Word for word, restate every line of the material.

==== Recorded information ====

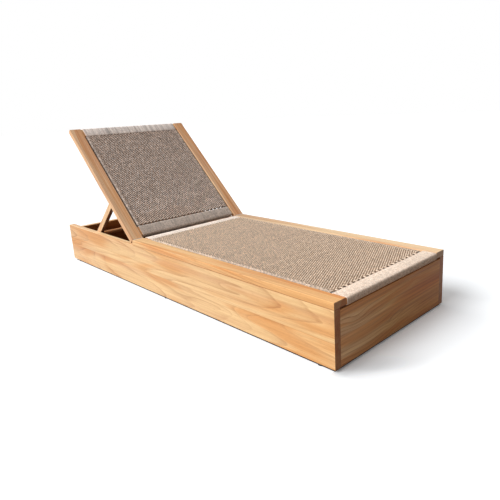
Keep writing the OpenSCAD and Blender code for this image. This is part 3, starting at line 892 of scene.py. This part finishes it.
world = bpy.data.worlds.new("studio")
bpy.context.scene.world = world
world.use_nodes = True
sky = world.node_tree
sky.nodes.clear()
fill = put(sky, "Background", FILL).outputs[0]
white = put(sky, "Background", WHITE).outputs[0]
put(sky, "OutputWorld", (put(sky, "MixShader", (seen_ray(sky), fill, white)).outputs[0],))

# ---------------------------------------------------------------- floor
FLOOR_HALF = 30
# how far inside the box's outer faces the painted shade on the floor begins, and where the painted shade
# in front does
FLOOR_INSET = 0.007
FRONT_INSET = 0.01
# the paper's tint, its own glow and its lightness, and what it throws back at the lounger
PAPER = (0.99, 1.02, 1.05)
PAPER_GLOW = 0.06
PAPER_LIT = 1.12
BOUNCE = (0.25, 0.17, 0.12, 1)
# painted shade: the floor inside the box is dark, under the seat and under the back
SHADE_UNDER_SEAT = (0.10, 0.07, 0.06, 1)
SHADE_UNDER_BACK = (0.23, 0.145, 0.085, 1)
# the painted shade by the foot board: how it fades ahead and sideways, and how deep it is across the board
FOOT_FADE = 0.055
FOOT_SIDES = (0.34, 0.40)
FOOT_SHADE = (-0.30, 0.30, 0.80, 1.08)
# the firm painted shade from the near corner: its place, drift, soft and firm width, way in and out, and
# depth
CORNER_Y = 0.33
CORNER_DRIFT = 1.1
CORNER_SOFT = 0.10
CORNER_FIRM = 0.05
CORNER_IN = (0.0, 0.03, 0.3, 1.0)
CORNER_OUT = (0.08, 0.20, 1.0, 0.0)
CORNER_DEPTH = 0.34


def within(tree, value, limit):
    """1 where a value lies nearer to zero than a limit."""
    return calc(tree, "LESS_THAN", calc(tree, "ABSOLUTE", value), limit)


def floor_light(tree, x, y):
    """How light the white floor is, with a painted shade in front of the foot board."""
    in_front = calc(tree, "GREATER_THAN", x, BOARD_END - FRONT_INSET)
    ahead = calc(tree, "MAXIMUM", minus(tree, x, BOARD_END), 0.0)
    near = calc(tree, "EXPONENT", calc(tree, "DIVIDE", ahead, -FOOT_FADE))
    near = times(tree, near, spread(tree, calc(tree, "ABSOLUTE", y), *FOOT_SIDES, 1.0, 0.0), in_front)
    light = spread(tree, near, 0.0, 1.0, PAPER_LIT, spread(tree, y, *FOOT_SHADE))
    off = calc(tree, "MULTIPLY_ADD", ahead, -CORNER_DRIFT, add(tree, y, CORNER_Y))
    sides = [calc(tree, "DIVIDE", off, width) for width in (CORNER_SOFT, -CORNER_FIRM)]
    corner = times(
        tree,
        bell(tree, calc(tree, "MAXIMUM", *sides)),
        spread(tree, ahead, *CORNER_IN),
        spread(tree, ahead, *CORNER_OUT),
        in_front,
    )
    return times(tree, light, calc(tree, "MULTIPLY_ADD", corner, -CORNER_DEPTH, 1.0))


def floor_material():
    """White paper round the lounger, which keeps its shadow and has painted shade in front of the foot
    board, and dark painted shade on the floor inside its box.
    """
    made, tree, _ = material("floor")
    tree.nodes.clear()
    x, y, _ = parts(tree, put(tree, "TexCoord").outputs["Object"])
    light = floor_light(tree, x, y)
    paper = put(tree, "BsdfDiffuse", (colour_of(tree, *(times(tree, light, share) for share in PAPER)),))
    glow = put(tree, "Emission", ((1, 1, 1, 1), PAPER_GLOW))
    paper = put(tree, "AddShader", (paper.outputs[0], glow.outputs[0])).outputs[0]
    bounce, shade_under_seat, shade_under_back = (
        put(tree, "BsdfDiffuse", (colour,)).outputs[0] for colour in (BOUNCE, SHADE_UNDER_SEAT, SHADE_UNDER_BACK)
    )
    inside = times(
        tree, within(tree, x, BOARD_END - FLOOR_INSET), within(tree, y, BOARD_OUTSIDE - FLOOR_INSET)
    )
    open_part = times(tree, calc(tree, "LESS_THAN", x, HINGE_X), within(tree, y, BOARD_INSIDE))
    # painted shade on the floor inside the box, in place of the paper
    ground = put(tree, "MixShader", (open_part, shade_under_seat, shade_under_back)).outputs[0]
    outside = put(tree, "MixShader", (seen_ray(tree), bounce, paper)).outputs[0]
    shown = put(tree, "MixShader", (inside, outside, ground)).outputs[0]
    put(tree, "OutputMaterial", (shown,))
    return made


corner_signs = ((-1, -1), (1, -1), (1, 1), (-1, 1))
floor_mesh = bpy.data.meshes.new("floor")
floor_mesh.from_pydata([(FLOOR_HALF * x, FLOOR_HALF * y, 0) for x, y in corner_signs], [], [(0, 1, 2, 3)])
floor_mesh.materials.append(floor_material())
floor = place_object("floor", floor_mesh)

bpy.context.scene.view_settings.view_transform = "Standard"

====

■ **Complete answer**
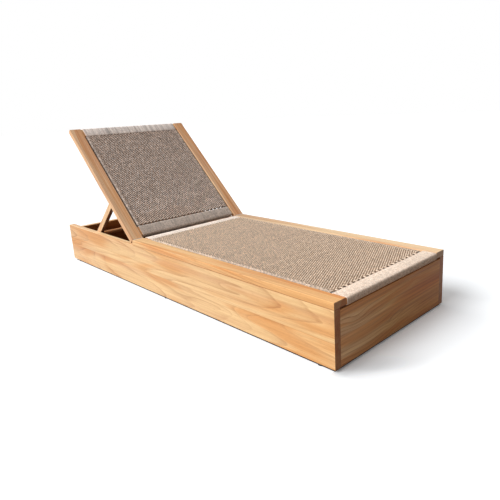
Keep writing the OpenSCAD and Blender code for this image. This is part 3, starting at line 892 of scene.py. This part finishes it.
world = bpy.data.worlds.new("studio")
bpy.context.scene.world = world
world.use_nodes = True
sky = world.node_tree
sky.nodes.clear()
fill = put(sky, "Background", FILL).outputs[0]
white = put(sky, "Background", WHITE).outputs[0]
put(sky, "OutputWorld", (put(sky, "MixShader", (seen_ray(sky), fill, white)).outputs[0],))

# ---------------------------------------------------------------- floor
FLOOR_HALF = 30
# how far inside the box's outer faces the painted shade on the floor begins, and where the painted shade
# in front does
FLOOR_INSET = 0.007
FRONT_INSET = 0.01
# the paper's tint, its own glow and its lightness, and what it throws back at the lounger
PAPER = (0.99, 1.02, 1.05)
PAPER_GLOW = 0.06
PAPER_LIT = 1.12
BOUNCE = (0.25, 0.17, 0.12, 1)
# painted shade: the floor inside the box is dark, under the seat and under the back
SHADE_UNDER_SEAT = (0.10, 0.07, 0.06, 1)
SHADE_UNDER_BACK = (0.23, 0.145, 0.085, 1)
# the painted shade by the foot board: how it fades ahead and sideways, and how deep it is across the board
FOOT_FADE = 0.055
FOOT_SIDES = (0.34, 0.40)
FOOT_SHADE = (-0.30, 0.30, 0.80, 1.08)
# the firm painted shade from the near corner: its place, drift, soft and firm width, way in and out, and
# depth
CORNER_Y = 0.33
CORNER_DRIFT = 1.1
CORNER_SOFT = 0.10
CORNER_FIRM = 0.05
CORNER_IN = (0.0, 0.03, 0.3, 1.0)
CORNER_OUT = (0.08, 0.20, 1.0, 0.0)
CORNER_DEPTH = 0.34


def within(tree, value, limit):
    """1 where a value lies nearer to zero than a limit."""
    return calc(tree, "LESS_THAN", calc(tree, "ABSOLUTE", value), limit)


def floor_light(tree, x, y):
    """How light the white floor is, with a painted shade in front of the foot board."""
    in_front = calc(tree, "GREATER_THAN", x, BOARD_END - FRONT_INSET)
    ahead = calc(tree, "MAXIMUM", minus(tree, x, BOARD_END), 0.0)
    near = calc(tree, "EXPONENT", calc(tree, "DIVIDE", ahead, -FOOT_FADE))
    near = times(tree, near, spread(tree, calc(tree, "ABSOLUTE", y), *FOOT_SIDES, 1.0, 0.0), in_front)
    light = spread(tree, near, 0.0, 1.0, PAPER_LIT, spread(tree, y, *FOOT_SHADE))
    off = calc(tree, "MULTIPLY_ADD", ahead, -CORNER_DRIFT, add(tree, y, CORNER_Y))
    sides = [calc(tree, "DIVIDE", off, width) for width in (CORNER_SOFT, -CORNER_FIRM)]
    corner = times(
        tree,
        bell(tree, calc(tree, "MAXIMUM", *sides)),
        spread(tree, ahead, *CORNER_IN),
        spread(tree, ahead, *CORNER_OUT),
        in_front,
    )
    return times(tree, light, calc(tree, "MULTIPLY_ADD", corner, -CORNER_DEPTH, 1.0))


def floor_material():
    """White paper round the lounger, which keeps its shadow and has painted shade in front of the foot
    board, and dark painted shade on the floor inside its box.
    """
    made, tree, _ = material("floor")
    tree.nodes.clear()
    x, y, _ = parts(tree, put(tree, "TexCoord").outputs["Object"])
    light = floor_light(tree, x, y)
    paper = put(tree, "BsdfDiffuse", (colour_of(tree, *(times(tree, light, share) for share in PAPER)),))
    glow = put(tree, "Emission", ((1, 1, 1, 1), PAPER_GLOW))
    paper = put(tree, "AddShader", (paper.outputs[0], glow.outputs[0])).outputs[0]
    bounce, shade_under_seat, shade_under_back = (
        put(tree, "BsdfDiffuse", (colour,)).outputs[0] for colour in (BOUNCE, SHADE_UNDER_SEAT, SHADE_UNDER_BACK)
    )
    inside = times(
        tree, within(tree, x, BOARD_END - FLOOR_INSET), within(tree, y, BOARD_OUTSIDE - FLOOR_INSET)
    )
    open_part = times(tree, calc(tree, "LESS_THAN", x, HINGE_X), within(tree, y, BOARD_INSIDE))
    # painted shade on the floor inside the box, in place of the paper
    ground = put(tree, "MixShader", (open_part, shade_under_seat, shade_under_back)).outputs[0]
    outside = put(tree, "MixShader", (seen_ray(tree), bounce, paper)).outputs[0]
    shown = put(tree, "MixShader", (inside, outside, ground)).outputs[0]
    put(tree, "OutputMaterial", (shown,))
    return made


corner_signs = ((-1, -1), (1, -1), (1, 1), (-1, 1))
floor_mesh = bpy.data.meshes.new("floor")
floor_mesh.from_pydata([(FLOOR_HALF * x, FLOOR_HALF * y, 0) for x, y in corner_signs], [], [(0, 1, 2, 3)])
floor_mesh.materials.append(floor_material())
floor = place_object("floor", floor_mesh)

bpy.context.scene.view_settings.view_transform = "Standard"